#### Collected data:
--------------------------------

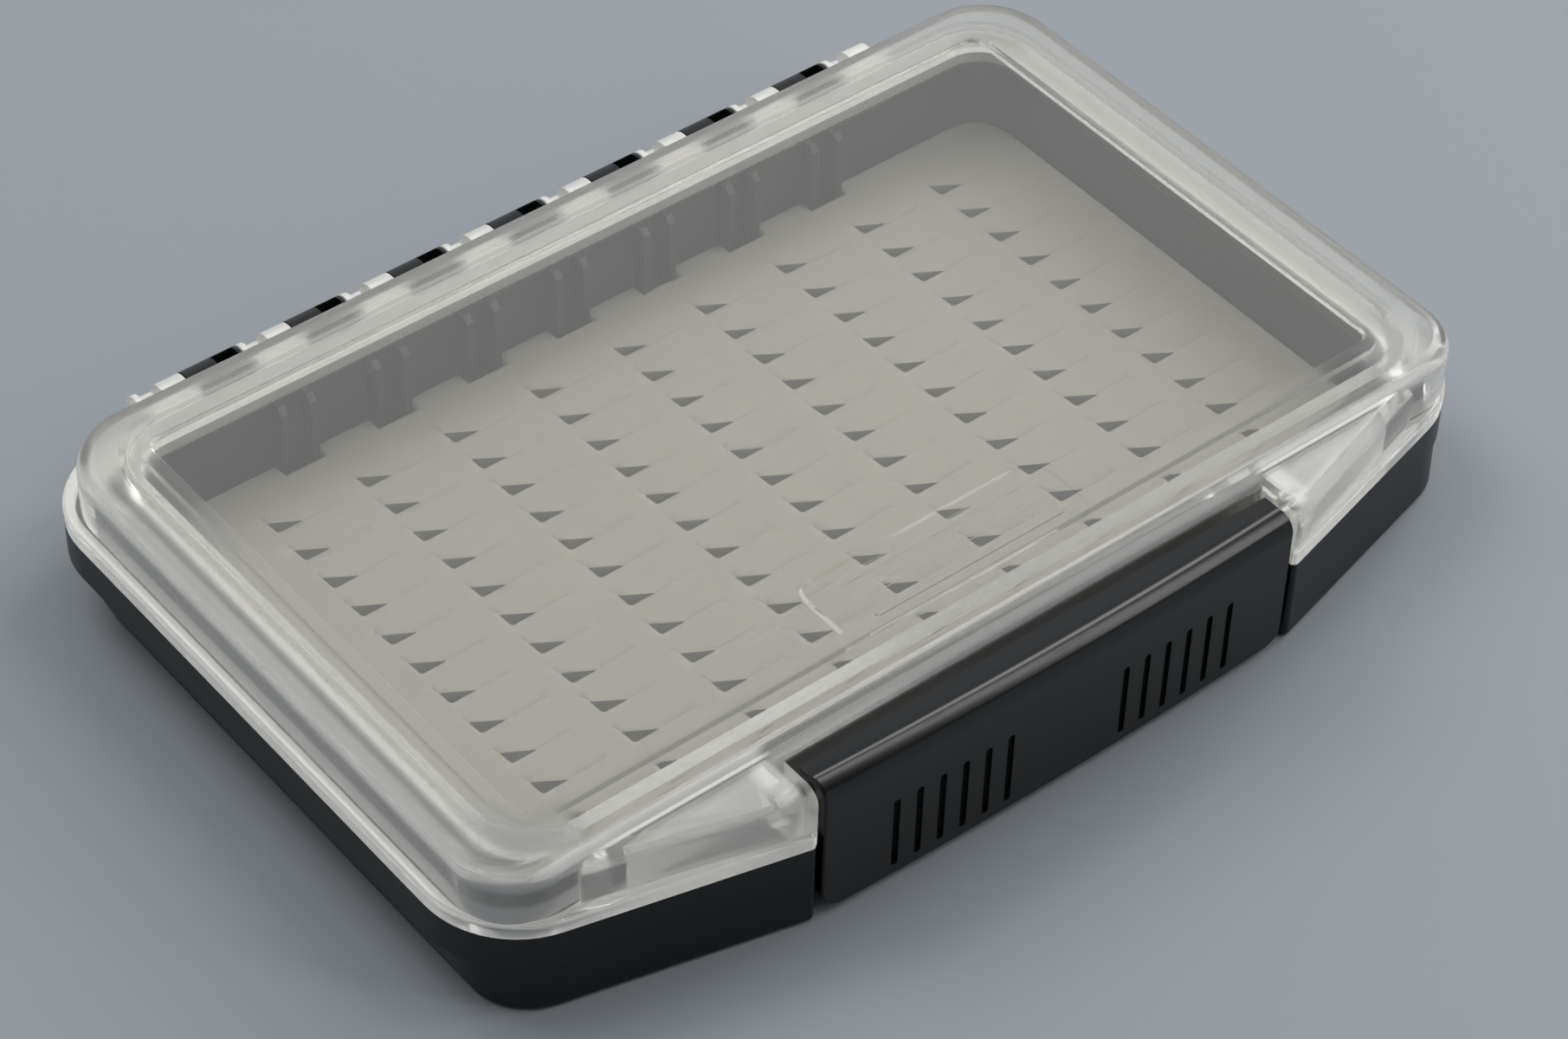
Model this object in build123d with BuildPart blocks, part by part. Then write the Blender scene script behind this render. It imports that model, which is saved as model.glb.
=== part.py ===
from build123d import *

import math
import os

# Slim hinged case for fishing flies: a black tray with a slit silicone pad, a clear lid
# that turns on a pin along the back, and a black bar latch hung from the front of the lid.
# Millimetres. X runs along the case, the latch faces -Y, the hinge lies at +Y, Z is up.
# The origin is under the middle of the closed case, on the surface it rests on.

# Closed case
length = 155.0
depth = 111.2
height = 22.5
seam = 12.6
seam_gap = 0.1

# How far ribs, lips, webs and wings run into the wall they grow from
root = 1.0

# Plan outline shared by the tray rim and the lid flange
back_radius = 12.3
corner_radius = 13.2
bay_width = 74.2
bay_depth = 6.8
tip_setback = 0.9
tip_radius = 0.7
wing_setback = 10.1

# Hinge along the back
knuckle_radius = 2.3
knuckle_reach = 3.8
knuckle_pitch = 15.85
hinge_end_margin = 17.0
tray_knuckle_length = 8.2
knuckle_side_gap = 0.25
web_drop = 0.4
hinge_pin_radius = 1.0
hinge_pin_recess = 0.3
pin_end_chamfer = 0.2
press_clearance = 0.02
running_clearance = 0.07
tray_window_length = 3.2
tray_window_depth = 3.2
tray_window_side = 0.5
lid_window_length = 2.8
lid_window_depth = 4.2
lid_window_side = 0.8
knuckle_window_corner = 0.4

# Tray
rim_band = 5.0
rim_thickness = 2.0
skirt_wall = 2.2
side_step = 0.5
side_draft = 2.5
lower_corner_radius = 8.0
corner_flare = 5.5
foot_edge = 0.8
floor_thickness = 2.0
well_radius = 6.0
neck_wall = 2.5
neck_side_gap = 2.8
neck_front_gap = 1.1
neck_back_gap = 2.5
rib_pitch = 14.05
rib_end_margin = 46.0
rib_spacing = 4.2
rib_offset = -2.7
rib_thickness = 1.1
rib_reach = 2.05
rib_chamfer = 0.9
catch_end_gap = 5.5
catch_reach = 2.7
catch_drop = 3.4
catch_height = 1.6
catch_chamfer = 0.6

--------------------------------

#### Task statement:
All lines above with "part" in them should be returned.

#### Answer to the task:
Model this object in build123d with BuildPart blocks, part by part. Then write the Blender scene script behind this render. It imports that model, which is saved as model.glb.
=== part.py ===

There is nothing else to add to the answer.